Amanda Bronstad, The National Law Journal

Judge dismisses Deepwater Horizon-related claims [USA]

Barbier has not issued a final judgment. He gave both sides until Oct. 31 to propose language for that document, which when finalized would allow the unhappy party to appeal. But the lawyers began sparring over the details — in particular, whether the judge had exonerated the emergency responders for negligence or whether he had simply declared that they were not liable for damages.

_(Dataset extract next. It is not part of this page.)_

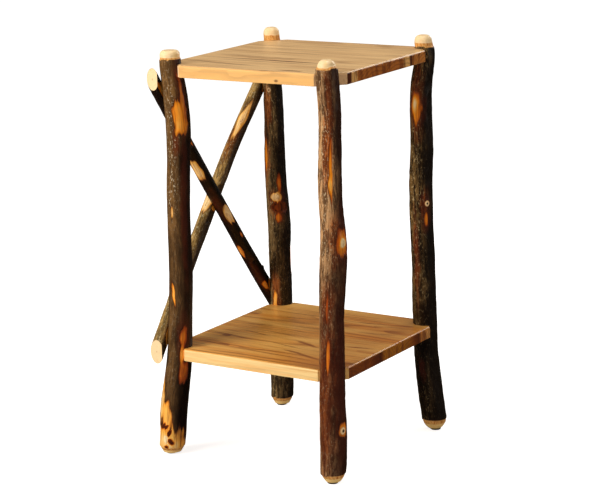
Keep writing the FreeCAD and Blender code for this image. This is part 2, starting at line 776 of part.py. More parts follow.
def build_glides():
    """A nailed-on glide under each foot, its nail, and the holes for the nails."""
    glides, nails, holes = [], [], {}
    radius, nail = "Sizes.glide_diameter / 2", "Sizes.nail_diameter / 2"
    thick, bevel = "Sizes.glide_thick", "Sizes.glide_bevel"
    nail_seat = "Sizes.glide_thick - Sizes.nail_in_glide"
    for corner in CORNERS:
        x, y, _ = leg_axis(corner, "(%s)" % LEG_FOOT)
        glide = turned_body("glide_" + corner, [
            ("0", "0"), (radius + " - " + bevel, "0"), (radius, bevel), (radius, thick),
            (nail, thick), (nail, nail_seat), ("0", nail_seat)])
        place(glide, x, y, 0)
        glides.append(glide)
        up = Vector(0, 0, 1)
        nails.append(rod("nail_" + corner, (x, y, nail_seat), up, nail, "Sizes.nail_length"))
        holes[corner] = rod("nail_hole_" + corner, (x, y, nail_seat), up,
                            nail + " + Sizes.screw_gap", "Sizes.nail_length + Sizes.screw_gap")
    return group("foot_glides", glides), group("glide_nails", nails), holes


def build_table():
    """All sub-parts, in the frame whose origin is the middle of the top board's footprint."""
    top_staves, top_screws, top_cutters = build_level("top")
    shelf_staves, shelf_screws, shelf_cutters = build_level("shelf")
    sticks, brace_screws, crossing_screw, brace_cutters = build_brace()
    glides, nails, nail_holes = build_glides()
    legs = []
    for corner in CORNERS:
        cutters = [top_cutters[corner], shelf_cutters[corner], nail_holes[corner]]
        cutters += brace_cutters[corner]
        legs.append(cut("leg_" + corner, sapling(corner), cutters))
    return (top_staves + shelf_staves + legs + sticks
            + [top_screws, shelf_screws, brace_screws, crossing_screw, glides, nails])


def check(objects):
    """Stop at any failed feature, and at any sub-part that isn't made of sound solids."""
    for item in doc.Objects:
        if "Invalid" in item.State or "Error" in item.State:
            raise RuntimeError("%s failed: %s" % (item.Name, item.State))
    for piece in objects:
        shape = piece.Shape
        if shape.isNull() or not shape.isValid() or not shape.Solids:
            raise RuntimeError("%s has no sound shape" % piece.Label)


def centre_on_floor(objects):
    """Move every sub-part so that the origin is under the middle of the bounding box."""
    fineness = value("Sizes.measure_step")
    points = [point for piece in objects for point in piece.Shape.tessellate(fineness)[0]]
    across = [point.x for point in points]
    along = [point.y for point in points]
    shift = Vector(min(across) + max(across), min(along) + max(along), 0) * -0.5
    for piece in objects:
        piece.Placement = Placement(shift, Rotation()).multiply(piece.Placement)
    return shift


fill_sheet()
parts_list = build_table()
doc.recompute()
check(parts_list)
shift = centre_on_floor(parts_list)
doc.recompute()
check(parts_list)
os.makedirs("parts", exist_ok=True)
for piece in parts_list:
    piece.Shape.exportStep("parts/%s.step" % piece.Label)
    print("%-28s solids %d volume %.0f" % (piece.Label, len(piece.Shape.Solids),
                                           piece.Shape.Volume))
print("shift of the frame", shift)
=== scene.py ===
"""Looks for the rustic two-tier hickory table: varnished bark poles, edge-glued boards,
a plain pale studio and a camera that looks at the right front corner. Metres, Z up."""
import math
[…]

Also unresolved was whether the plaintiffs should pay the responders' legal costs...The 13 plaintiffs in those cases — a group of landowners, commercial fishermen and employees in the oil and gas industry — sued six emergency responders, alleging that they should have known that the water they sprayed for 36 hours on the Deepwater Horizon would cause the rig to sink, uncapping a riser pipe and allowing oil to gush into the Gulf of Mexico. The plaintiffs filed a proposed class action seeking economic and property damages under general maritime law and the U.S. Oil Pollution Act of 1990...[T]hey claimed negligence under Louisiana state law...Barbier concluded that the Oil Pollution Act claims should be dismissed because the oil had discharged from the Deepwater Horizon, not the emergency responder vessels. He ruled that federal maritime law pre-empted the claims under Louisiana law...The dismissal was with prejudice, but plaintiffs still could file their claims against BP...and some of the other defendants, according to Barbier's order.